* **Instructions for the task**
For this exercise, return only the lines from the line containing "Recreate this object" through the line containing "const sleeveClearance = 0.3;", both ends included, exactly as they are.

* **Given records**
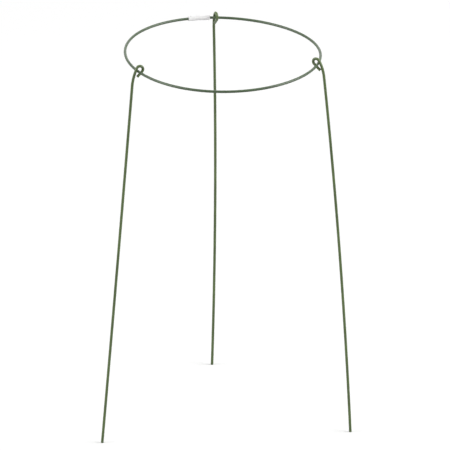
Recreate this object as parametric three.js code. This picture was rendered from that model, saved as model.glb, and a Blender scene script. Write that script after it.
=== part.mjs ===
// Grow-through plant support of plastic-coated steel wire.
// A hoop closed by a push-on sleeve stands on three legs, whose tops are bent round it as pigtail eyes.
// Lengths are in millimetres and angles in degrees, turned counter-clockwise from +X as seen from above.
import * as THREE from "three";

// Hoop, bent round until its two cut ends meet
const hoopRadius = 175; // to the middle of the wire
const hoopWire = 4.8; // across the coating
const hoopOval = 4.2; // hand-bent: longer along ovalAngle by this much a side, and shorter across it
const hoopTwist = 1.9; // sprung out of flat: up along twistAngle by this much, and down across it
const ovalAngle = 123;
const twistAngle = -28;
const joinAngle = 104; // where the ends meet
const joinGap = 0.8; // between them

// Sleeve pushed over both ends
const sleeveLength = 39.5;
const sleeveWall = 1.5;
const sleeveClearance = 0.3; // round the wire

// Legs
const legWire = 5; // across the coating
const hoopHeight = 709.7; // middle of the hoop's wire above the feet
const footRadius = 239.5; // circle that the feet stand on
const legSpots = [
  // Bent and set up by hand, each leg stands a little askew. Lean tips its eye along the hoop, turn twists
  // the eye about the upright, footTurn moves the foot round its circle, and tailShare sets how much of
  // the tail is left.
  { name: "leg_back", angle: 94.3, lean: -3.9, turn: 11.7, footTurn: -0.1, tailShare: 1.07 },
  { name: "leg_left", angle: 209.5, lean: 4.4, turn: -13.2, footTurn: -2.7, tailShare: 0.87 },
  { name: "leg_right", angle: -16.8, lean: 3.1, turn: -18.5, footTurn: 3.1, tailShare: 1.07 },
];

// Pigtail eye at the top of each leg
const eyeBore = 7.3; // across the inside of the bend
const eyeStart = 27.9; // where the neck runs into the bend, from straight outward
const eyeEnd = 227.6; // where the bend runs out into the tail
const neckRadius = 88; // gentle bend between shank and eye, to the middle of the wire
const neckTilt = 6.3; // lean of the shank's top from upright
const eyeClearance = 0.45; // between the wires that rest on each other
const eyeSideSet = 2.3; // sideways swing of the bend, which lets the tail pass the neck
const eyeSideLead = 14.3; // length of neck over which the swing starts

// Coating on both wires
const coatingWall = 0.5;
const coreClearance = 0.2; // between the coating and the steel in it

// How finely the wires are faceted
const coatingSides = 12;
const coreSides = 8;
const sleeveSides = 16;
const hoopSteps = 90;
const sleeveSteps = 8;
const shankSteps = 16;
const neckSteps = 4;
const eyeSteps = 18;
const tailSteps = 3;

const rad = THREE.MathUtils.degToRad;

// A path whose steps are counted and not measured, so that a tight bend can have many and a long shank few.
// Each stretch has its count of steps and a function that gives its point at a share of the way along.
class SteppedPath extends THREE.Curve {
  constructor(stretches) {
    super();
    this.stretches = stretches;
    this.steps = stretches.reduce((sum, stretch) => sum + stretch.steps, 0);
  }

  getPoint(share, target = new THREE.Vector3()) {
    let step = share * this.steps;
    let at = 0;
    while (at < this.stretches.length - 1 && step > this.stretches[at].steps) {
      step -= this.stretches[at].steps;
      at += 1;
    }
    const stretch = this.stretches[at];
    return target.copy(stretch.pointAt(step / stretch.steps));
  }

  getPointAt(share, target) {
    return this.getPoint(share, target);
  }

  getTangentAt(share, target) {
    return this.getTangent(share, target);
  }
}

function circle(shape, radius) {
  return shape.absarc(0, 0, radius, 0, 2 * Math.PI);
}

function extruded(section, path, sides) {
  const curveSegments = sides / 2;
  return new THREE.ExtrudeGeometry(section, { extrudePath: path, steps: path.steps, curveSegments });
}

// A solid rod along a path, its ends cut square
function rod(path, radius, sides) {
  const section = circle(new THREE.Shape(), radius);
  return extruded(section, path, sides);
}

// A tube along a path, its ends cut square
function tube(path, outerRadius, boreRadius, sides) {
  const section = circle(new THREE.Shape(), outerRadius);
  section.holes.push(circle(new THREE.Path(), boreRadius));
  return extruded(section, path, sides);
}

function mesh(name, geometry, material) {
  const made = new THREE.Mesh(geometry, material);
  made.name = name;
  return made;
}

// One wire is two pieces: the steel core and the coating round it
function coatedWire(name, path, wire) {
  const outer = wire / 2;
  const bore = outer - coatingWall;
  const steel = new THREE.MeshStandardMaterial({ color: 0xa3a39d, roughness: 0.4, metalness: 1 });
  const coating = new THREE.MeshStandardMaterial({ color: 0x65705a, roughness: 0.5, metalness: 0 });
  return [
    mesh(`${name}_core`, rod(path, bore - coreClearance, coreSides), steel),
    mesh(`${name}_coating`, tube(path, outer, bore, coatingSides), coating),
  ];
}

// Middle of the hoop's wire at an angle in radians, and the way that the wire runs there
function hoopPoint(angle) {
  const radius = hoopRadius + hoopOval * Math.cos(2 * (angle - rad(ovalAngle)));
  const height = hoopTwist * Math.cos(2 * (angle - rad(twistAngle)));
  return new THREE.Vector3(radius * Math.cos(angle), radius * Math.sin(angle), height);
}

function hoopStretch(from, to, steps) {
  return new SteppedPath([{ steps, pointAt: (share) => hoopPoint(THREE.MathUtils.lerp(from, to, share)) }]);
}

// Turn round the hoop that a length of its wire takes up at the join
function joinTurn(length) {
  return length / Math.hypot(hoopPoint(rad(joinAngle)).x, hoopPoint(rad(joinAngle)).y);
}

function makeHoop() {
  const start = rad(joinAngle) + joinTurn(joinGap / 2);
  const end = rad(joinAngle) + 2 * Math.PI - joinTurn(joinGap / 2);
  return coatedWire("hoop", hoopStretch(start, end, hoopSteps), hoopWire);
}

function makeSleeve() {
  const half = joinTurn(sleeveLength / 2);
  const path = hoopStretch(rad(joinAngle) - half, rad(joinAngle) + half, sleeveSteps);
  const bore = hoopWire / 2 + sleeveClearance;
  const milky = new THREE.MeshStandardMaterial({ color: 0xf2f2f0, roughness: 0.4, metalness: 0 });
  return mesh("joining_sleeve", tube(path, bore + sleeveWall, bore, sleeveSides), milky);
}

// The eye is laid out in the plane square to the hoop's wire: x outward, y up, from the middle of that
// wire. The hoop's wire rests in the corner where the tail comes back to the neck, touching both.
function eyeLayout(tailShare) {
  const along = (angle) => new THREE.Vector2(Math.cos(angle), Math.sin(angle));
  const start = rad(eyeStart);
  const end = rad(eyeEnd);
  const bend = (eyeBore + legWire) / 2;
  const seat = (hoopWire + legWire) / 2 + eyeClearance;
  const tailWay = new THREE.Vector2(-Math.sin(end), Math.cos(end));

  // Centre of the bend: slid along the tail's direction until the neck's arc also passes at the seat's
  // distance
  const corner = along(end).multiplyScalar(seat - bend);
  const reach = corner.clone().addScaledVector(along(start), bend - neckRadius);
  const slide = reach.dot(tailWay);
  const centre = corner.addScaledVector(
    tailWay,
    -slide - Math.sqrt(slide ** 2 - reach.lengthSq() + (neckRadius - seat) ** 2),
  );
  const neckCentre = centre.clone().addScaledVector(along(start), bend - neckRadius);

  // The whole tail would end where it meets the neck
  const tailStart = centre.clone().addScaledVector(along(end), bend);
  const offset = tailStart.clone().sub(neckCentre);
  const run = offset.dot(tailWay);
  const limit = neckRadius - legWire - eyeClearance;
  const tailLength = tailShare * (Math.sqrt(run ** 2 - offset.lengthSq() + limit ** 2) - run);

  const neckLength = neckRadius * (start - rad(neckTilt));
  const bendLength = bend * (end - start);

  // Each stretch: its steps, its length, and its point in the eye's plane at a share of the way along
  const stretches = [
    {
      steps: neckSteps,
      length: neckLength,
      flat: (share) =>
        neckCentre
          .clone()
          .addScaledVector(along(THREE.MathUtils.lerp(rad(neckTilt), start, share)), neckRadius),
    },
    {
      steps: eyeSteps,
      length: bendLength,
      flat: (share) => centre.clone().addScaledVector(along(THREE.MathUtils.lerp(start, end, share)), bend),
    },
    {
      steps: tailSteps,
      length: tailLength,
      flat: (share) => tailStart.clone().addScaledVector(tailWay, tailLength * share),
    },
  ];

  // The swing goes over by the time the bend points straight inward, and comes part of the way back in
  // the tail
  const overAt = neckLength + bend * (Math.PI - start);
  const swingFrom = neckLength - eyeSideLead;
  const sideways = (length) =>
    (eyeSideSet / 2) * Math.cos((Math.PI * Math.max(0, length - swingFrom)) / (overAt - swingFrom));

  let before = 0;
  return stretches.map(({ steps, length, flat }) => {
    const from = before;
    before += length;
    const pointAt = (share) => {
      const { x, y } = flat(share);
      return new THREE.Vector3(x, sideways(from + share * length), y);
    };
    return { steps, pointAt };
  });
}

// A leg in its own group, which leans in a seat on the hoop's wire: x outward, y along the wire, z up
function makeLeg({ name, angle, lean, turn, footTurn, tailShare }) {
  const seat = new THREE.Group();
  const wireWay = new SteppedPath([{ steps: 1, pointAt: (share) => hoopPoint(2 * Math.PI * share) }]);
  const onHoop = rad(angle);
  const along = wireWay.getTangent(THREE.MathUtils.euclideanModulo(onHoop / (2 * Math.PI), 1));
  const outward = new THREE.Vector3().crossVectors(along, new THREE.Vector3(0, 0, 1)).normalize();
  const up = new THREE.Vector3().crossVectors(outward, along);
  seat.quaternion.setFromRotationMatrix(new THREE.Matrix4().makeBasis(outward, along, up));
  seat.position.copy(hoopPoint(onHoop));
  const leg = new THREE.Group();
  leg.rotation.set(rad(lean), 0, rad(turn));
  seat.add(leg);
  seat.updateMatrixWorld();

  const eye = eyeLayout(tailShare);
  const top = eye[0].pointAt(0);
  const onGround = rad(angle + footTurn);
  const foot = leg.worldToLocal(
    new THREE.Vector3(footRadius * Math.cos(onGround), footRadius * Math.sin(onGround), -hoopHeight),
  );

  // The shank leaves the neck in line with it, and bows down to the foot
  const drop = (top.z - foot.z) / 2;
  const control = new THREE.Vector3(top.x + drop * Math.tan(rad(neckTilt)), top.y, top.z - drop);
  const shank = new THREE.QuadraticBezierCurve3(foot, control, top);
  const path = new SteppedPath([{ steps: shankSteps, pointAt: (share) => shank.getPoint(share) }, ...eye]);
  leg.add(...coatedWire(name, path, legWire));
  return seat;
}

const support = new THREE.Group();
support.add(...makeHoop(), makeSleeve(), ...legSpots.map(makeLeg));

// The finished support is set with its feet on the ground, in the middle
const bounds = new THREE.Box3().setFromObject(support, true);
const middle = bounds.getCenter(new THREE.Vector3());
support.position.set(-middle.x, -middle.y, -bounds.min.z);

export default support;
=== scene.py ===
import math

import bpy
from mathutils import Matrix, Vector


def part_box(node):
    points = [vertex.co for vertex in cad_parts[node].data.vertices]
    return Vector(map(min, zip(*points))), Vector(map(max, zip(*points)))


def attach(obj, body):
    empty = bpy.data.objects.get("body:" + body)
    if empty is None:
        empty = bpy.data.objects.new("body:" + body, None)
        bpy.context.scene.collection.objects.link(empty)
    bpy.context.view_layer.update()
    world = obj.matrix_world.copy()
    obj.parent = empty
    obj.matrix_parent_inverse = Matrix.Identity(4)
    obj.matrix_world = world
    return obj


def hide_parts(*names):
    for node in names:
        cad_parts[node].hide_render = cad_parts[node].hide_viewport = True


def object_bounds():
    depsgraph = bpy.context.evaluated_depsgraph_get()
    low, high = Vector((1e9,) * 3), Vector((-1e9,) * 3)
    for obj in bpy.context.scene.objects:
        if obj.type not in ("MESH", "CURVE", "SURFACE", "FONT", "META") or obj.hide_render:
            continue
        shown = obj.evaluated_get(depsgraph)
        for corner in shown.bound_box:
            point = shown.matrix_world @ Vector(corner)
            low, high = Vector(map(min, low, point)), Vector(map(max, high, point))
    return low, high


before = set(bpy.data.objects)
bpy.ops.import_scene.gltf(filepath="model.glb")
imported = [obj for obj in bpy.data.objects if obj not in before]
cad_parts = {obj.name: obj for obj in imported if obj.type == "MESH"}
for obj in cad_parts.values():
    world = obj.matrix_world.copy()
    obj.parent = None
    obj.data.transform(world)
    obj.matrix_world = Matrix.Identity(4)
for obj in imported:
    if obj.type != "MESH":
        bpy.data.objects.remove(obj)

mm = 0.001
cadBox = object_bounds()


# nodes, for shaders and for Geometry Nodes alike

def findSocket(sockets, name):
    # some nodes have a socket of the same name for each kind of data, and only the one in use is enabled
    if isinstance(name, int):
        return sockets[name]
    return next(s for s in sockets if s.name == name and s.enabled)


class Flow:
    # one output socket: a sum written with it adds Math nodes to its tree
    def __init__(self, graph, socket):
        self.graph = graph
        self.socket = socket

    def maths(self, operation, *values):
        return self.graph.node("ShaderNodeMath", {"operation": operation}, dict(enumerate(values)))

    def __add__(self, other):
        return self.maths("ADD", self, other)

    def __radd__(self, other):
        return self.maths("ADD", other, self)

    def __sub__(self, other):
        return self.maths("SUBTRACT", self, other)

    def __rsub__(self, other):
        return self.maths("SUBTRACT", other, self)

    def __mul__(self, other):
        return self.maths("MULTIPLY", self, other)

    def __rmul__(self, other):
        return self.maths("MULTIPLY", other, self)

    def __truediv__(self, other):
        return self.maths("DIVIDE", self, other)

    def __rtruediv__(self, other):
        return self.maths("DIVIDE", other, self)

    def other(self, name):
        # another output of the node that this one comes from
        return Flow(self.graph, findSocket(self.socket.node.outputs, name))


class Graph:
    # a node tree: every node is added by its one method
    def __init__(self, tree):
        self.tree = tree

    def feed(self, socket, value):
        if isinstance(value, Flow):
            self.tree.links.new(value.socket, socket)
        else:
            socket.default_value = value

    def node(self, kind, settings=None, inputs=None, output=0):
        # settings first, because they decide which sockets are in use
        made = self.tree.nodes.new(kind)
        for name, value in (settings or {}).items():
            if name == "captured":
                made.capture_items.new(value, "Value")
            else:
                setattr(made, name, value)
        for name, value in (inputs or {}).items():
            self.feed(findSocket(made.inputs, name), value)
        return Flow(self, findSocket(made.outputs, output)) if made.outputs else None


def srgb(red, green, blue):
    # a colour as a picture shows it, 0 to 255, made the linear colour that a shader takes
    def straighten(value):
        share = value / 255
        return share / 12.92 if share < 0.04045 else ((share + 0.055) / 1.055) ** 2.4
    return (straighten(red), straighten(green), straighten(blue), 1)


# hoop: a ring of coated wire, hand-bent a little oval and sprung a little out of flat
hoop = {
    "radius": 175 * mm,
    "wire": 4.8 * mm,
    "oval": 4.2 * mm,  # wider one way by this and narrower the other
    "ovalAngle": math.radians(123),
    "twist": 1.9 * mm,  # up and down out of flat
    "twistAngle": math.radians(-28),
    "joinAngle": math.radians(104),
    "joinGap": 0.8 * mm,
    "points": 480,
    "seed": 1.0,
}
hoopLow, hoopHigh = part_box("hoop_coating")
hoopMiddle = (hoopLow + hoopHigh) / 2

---

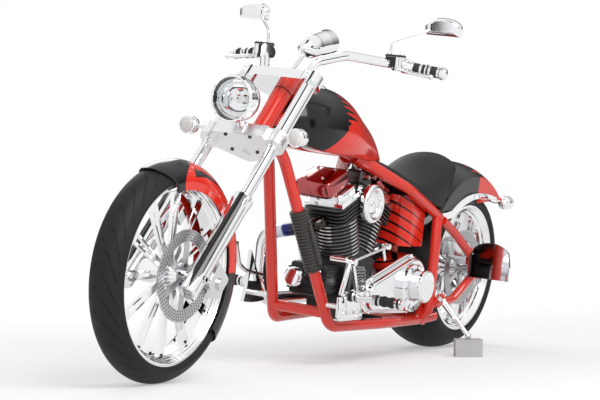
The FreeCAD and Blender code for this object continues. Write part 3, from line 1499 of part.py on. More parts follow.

* * *

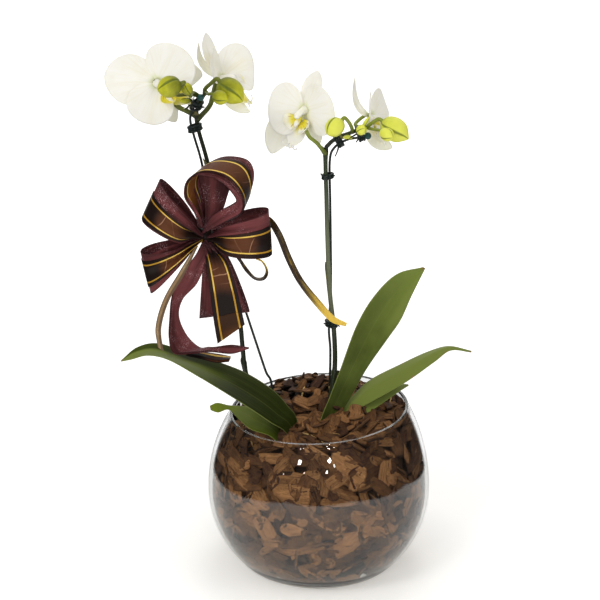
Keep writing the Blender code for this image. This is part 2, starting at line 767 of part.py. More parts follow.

* **Task result**
Recreate this object as parametric three.js code. This picture was rendered from that model, saved as model.glb, and a Blender scene script. Write that script after it.
=== part.mjs ===
// Grow-through plant support of plastic-coated steel wire.
// A hoop closed by a push-on sleeve stands on three legs, whose tops are bent round it as pigtail eyes.
// Lengths are in millimetres and angles in degrees, turned counter-clockwise from +X as seen from above.
import * as THREE from "three";

// Hoop, bent round until its two cut ends meet
const hoopRadius = 175; // to the middle of the wire
const hoopWire = 4.8; // across the coating
const hoopOval = 4.2; // hand-bent: longer along ovalAngle by this much a side, and shorter across it
const hoopTwist = 1.9; // sprung out of flat: up along twistAngle by this much, and down across it
const ovalAngle = 123;
const twistAngle = -28;
const joinAngle = 104; // where the ends meet
const joinGap = 0.8; // between them

// Sleeve pushed over both ends
const sleeveLength = 39.5;
const sleeveWall = 1.5;
const sleeveClearance = 0.3; // round the wire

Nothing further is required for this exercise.